_PROBLEM STATEMENT:_
Every entry below must appear again, exactly as written.

_MATERIAL SHOWN:_
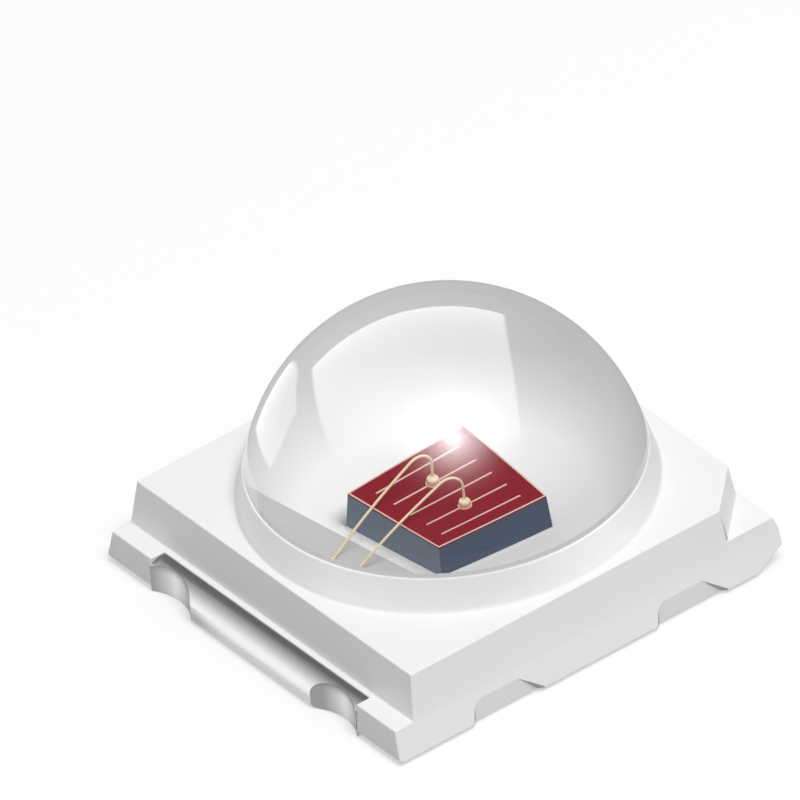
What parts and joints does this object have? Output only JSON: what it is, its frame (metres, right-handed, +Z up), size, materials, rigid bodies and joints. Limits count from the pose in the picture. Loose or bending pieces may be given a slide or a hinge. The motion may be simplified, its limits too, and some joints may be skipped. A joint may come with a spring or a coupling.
{
  "type": "surface mount led",
  "caption": "Surface-mount LED: a clear domed lens over a square chip and its bond wires, in a white moulded housing with a flat solder terminal at each end.",
  "frame": {"origin": "on the lens axis, in the plane of the solder pads", "axes": "+Z up along the lens axis, -X towards the lead that takes the bond wires, the polarity corner at +X, -Y"},
  "size_m": [0.0038, 0.0036, 0.0023],
  "materials": {
    "white_moulding": "fine satin, as moulded",
    "clear_lens": "polished, clear",
    "plated_lead": "bright silver plate",
    "chip_base": "sawn and smooth",
    "chip_top": "smooth, deep red",
    "electrode_metal": "thin gold film",
    "bond_wire_gold": "drawn gold, bright",
    "bonding_layer": "dull"
  },
  "bodies": {
    "root": {"housing": "white_moulding", "lens": "clear_lens", "wire_bond_lead": "plated_lead", "die_pad_lead": "plated_lead", "die_attach": "bonding_layer", "chip_body": "chip_base", "light_layer": "chip_top", "edge_electrode": "electrode_metal", "finger_1": "electrode_metal", "finger_2": "electrode_metal", "finger_3": "electrode_metal", "finger_4": "electrode_metal", "finger_5": "electrode_metal", "bond_wire_1": "bond_wire_gold", "bond_wire_2": "bond_wire_gold"}
  },
  "joints": []
}
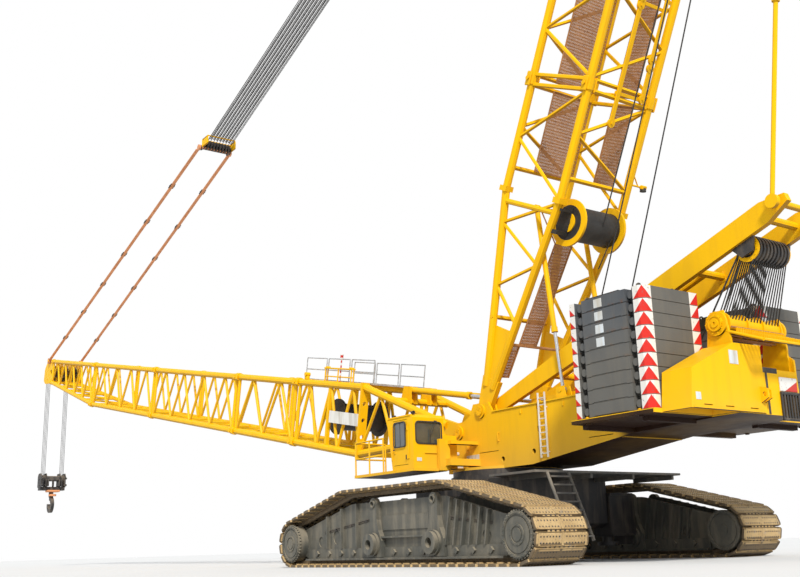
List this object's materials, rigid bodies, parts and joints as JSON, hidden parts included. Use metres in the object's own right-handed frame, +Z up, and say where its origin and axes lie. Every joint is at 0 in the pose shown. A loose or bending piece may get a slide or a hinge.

_EXPECTED OUTPUT:_
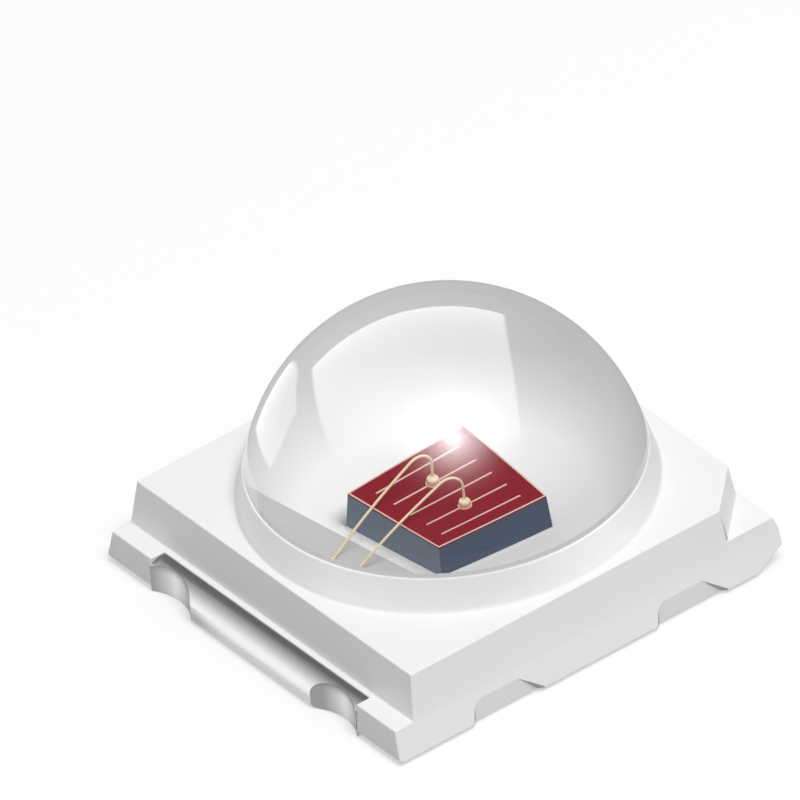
What parts and joints does this object have? Output only JSON: what it is, its frame (metres, right-handed, +Z up), size, materials, rigid bodies and joints. Limits count from the pose in the picture. Loose or bending pieces may be given a slide or a hinge. The motion may be simplified, its limits too, and some joints may be skipped. A joint may come with a spring or a coupling.
{
  "type": "surface mount led",
  "caption": "Surface-mount LED: a clear domed lens over a square chip and its bond wires, in a white moulded housing with a flat solder terminal at each end.",
  "frame": {"origin": "on the lens axis, in the plane of the solder pads", "axes": "+Z up along the lens axis, -X towards the lead that takes the bond wires, the polarity corner at +X, -Y"},
  "size_m": [0.0038, 0.0036, 0.0023],
  "materials": {
    "white_moulding": "fine satin, as moulded",
    "clear_lens": "polished, clear",
    "plated_lead": "bright silver plate",
    "chip_base": "sawn and smooth",
    "chip_top": "smooth, deep red",
    "electrode_metal": "thin gold film",
    "bond_wire_gold": "drawn gold, bright",
    "bonding_layer": "dull"
  },
  "bodies": {
    "root": {"housing": "white_moulding", "lens": "clear_lens", "wire_bond_lead": "plated_lead", "die_pad_lead": "plated_lead", "die_attach": "bonding_layer", "chip_body": "chip_base", "light_layer": "chip_top", "edge_electrode": "electrode_metal", "finger_1": "electrode_metal", "finger_2": "electrode_metal", "finger_3": "electrode_metal", "finger_4": "electrode_metal", "finger_5": "electrode_metal", "bond_wire_1": "bond_wire_gold", "bond_wire_2": "bond_wire_gold"}
  },
  "joints": []
}
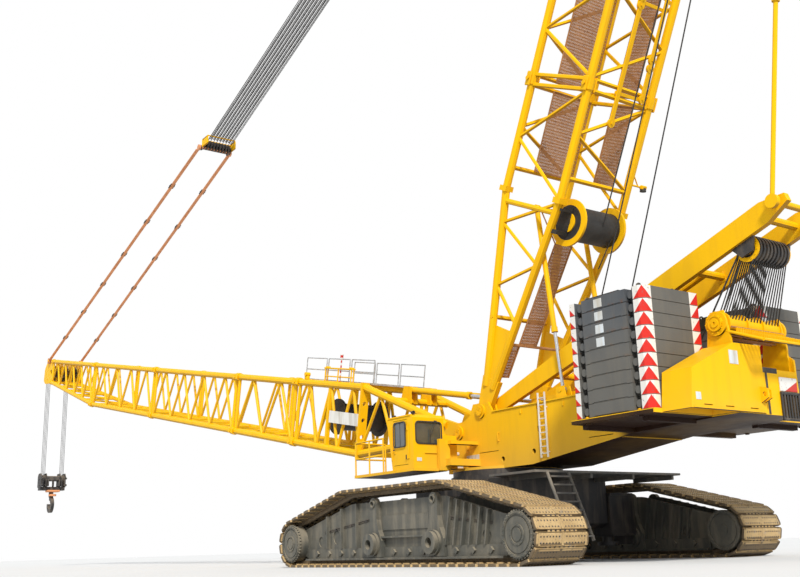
List this object's materials, rigid bodies, parts and joints as JSON, hidden parts included. Use metres in the object's own right-handed frame, +Z up, and say where its origin and axes lie. Every joint is at 0 in the pose shown. A loose or bending piece may get a slide or a hinge.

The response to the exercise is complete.